Working in consultation with the local community, Grace and the team at the Good Samaritan Outreach Centre are currently developing a two-year strategy to counter Boulevard’s environmental problems.
This strategy will take a two-pronged approach: implementing awareness-raising and education activities in the community about proper waste management practices and care for the environment; and mobilising the community to participate in a massive clean-up of the area.
Grace said the team will also work to establish partnerships with different agencies to promote environmental protection in Boulevard and Bacolod City.
For almost 20 years, Sisters of the Good Samaritan have regularly visited Boulevard, supporting the people through a health and nutrition program, livelihood assistance and pastoral care. This latest initiative will build on that work and existing relationships in the community.
Grace is aware that the project will be challenging; some locals have described it as “mission impossible”.
“When you see how huge the area is that needs to be cleaned up, I understand how they feel. It’s like a hopeless case if you look at it,” said Grace.
“Some say that there’s nothing we can do about it; people won’t change, they will keep throwing rubbish in the coast.
“But there are those who are very grateful and appreciate our proposal. They believe that it’s a good project and they are willing to support our cause. They also believe that this will benefit them, especially their children.”
Grace feels strongly about the “Clean-up Boulevard” project”, as it has been called, describing “the cause” as “personal to me”.
“This has been my dream – to clean the coast, to restore it to its normal state,” she said.
“When I first went to Boulevard in 1994… the water was clean.

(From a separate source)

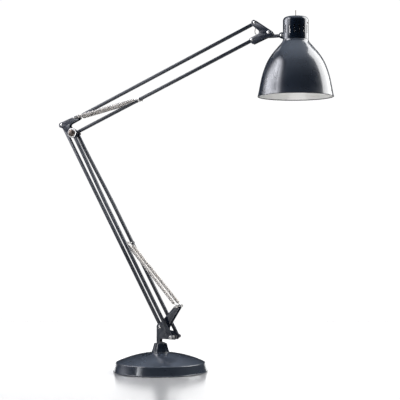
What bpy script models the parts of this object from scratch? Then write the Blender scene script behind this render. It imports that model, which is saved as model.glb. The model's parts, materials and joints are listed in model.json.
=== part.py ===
"""Desk lamp with a spring-balanced arm on a round weighted base.

Metres, +Z up. The arm lies in the XZ plane and the base's underside is centred on the origin.
"""

import math

import bmesh
import bpy
from mathutils import Matrix, Vector

# Pieces that touch keep this gap, and a hole is wider than its pin by it.
GAP = 0.0003
WELD = 0.00001

# Base: a spun cover over a cast weight, on a soft pad.
PAD_RADIUS = 0.1050
PAD_THICKNESS = 0.0020
COVER_RIM_RADIUS = 0.1080
COVER_RIM_Z = 0.0008
COVER_BAND_RADIUS = 0.1031
COVER_BAND_Z = 0.0188
COVER_SHOULDER_RADIUS = 0.1020
COVER_SHOULDER_Z = 0.0212
COVER_DOME_RADII = (0.0350, 0.0600, 0.0800, 0.0920, 0.0995)
COVER_DOME_TOP_Z = 0.0452
COVER_DOME_CURVE = 2.2
COVER_THICKNESS = 0.0015
COVER_HOLE_RADIUS = 0.0080
WEIGHT_RADIUS = 0.0990
WEIGHT_TOP_Z = 0.0190
WEIGHT_BOSS_RADIUS = 0.0300
WEIGHT_BOSS_Z = 0.0390
HUB_FOOT_RADIUS = 0.0204
HUB_TOP_RADIUS = 0.01455
HUB_TOP_Z = 0.0650
HUB_STUB_RADIUS = 0.0070
HUB_STUB_Z = 0.0420
HUB_CHAMFER = 0.0008
HUB_FOOT_HEIGHT = 0.0010
SPIGOT_RADIUS = 0.0030
SPIGOT_BOTTOM_Z = 0.0440
SPIGOT_HEAD_RADIUS = 0.0044
SPIGOT_HEAD_HEIGHT = 0.0016

# Pivots of the arm, as (x, z). Both parallelograms are exact.
LOWER_PIVOT = Vector((0.0365, 0.0813))
LOWER_LINK = Vector((-0.0350, 0.0214))
ELBOW_PIVOT = Vector((-0.2292, 0.5532))
UPPER_LINK = Vector((0.0060, 0.0370))
HEAD_PIVOT = Vector((0.2305, 0.7444))
STEM_PIVOT = Vector((0.2697, 0.7578))
SHADE_PIVOT = Vector((0.3000, 0.7490))
PARALLEL_PIVOT = LOWER_PIVOT + LOWER_LINK
ELBOW_LINK_PIVOT = ELBOW_PIVOT + LOWER_LINK
UPPER_SPRING_PIVOT = ELBOW_PIVOT + UPPER_LINK
HEAD_LINK_PIVOT = HEAD_PIVOT + UPPER_LINK

# Arm bracket: one folded sheet, two side plates joined by a web and a foot.
BRACKET_HALF_WIDTH = 0.0072
SHEET = 0.0013
BRACKET_BACK_X = -0.0066
BRACKET_FOOT_Z = 0.0656
BRACKET_FOOT_THICKNESS = 0.0020
BRACKET_MOUTH_X = 0.0
BRACKET_REACH = Vector((0.08, 0.18))
WEB_TOP_Z = 0.0880
LOWER_SPRING_AXLE = Vector((0.0463, 0.1515))

# Square tubes of the arm.
TUBE = 0.0073
TUBE_CORNER = 0.0022
TUBE_END = 0.0038
LOWER_TUBE_Y = 0.0170
ELBOW_TUBE_Y = 0.0100
JOGGLE_START = 0.64
JOGGLE_END = 0.92
LOWER_ANCHOR_SHARE = 0.452
UPPER_ANCHOR_SHARE = 0.378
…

We used to walk along the beach; we’d sit down on the rocks and have our lunch while enjoying the breeze.
“I was so sad when I came back in 2012. The water was contaminated, there was rubbish all over the place and the smell was very bad. It’s not good for anybody, especially for our children.
“One afternoon… I saw the children swimming and enjoying themselves, not knowing the consequences of their actions. I said to myself, ‘This is not right. There must be a way to totally restore it to how it was, or at least to minimise the water pollution’. I believe that environmental education and an intensive clean-up would help us attain this goal.”
While planning for “Clean Up Boulevard” is already underway, intensive work with the community will begin in early 2016.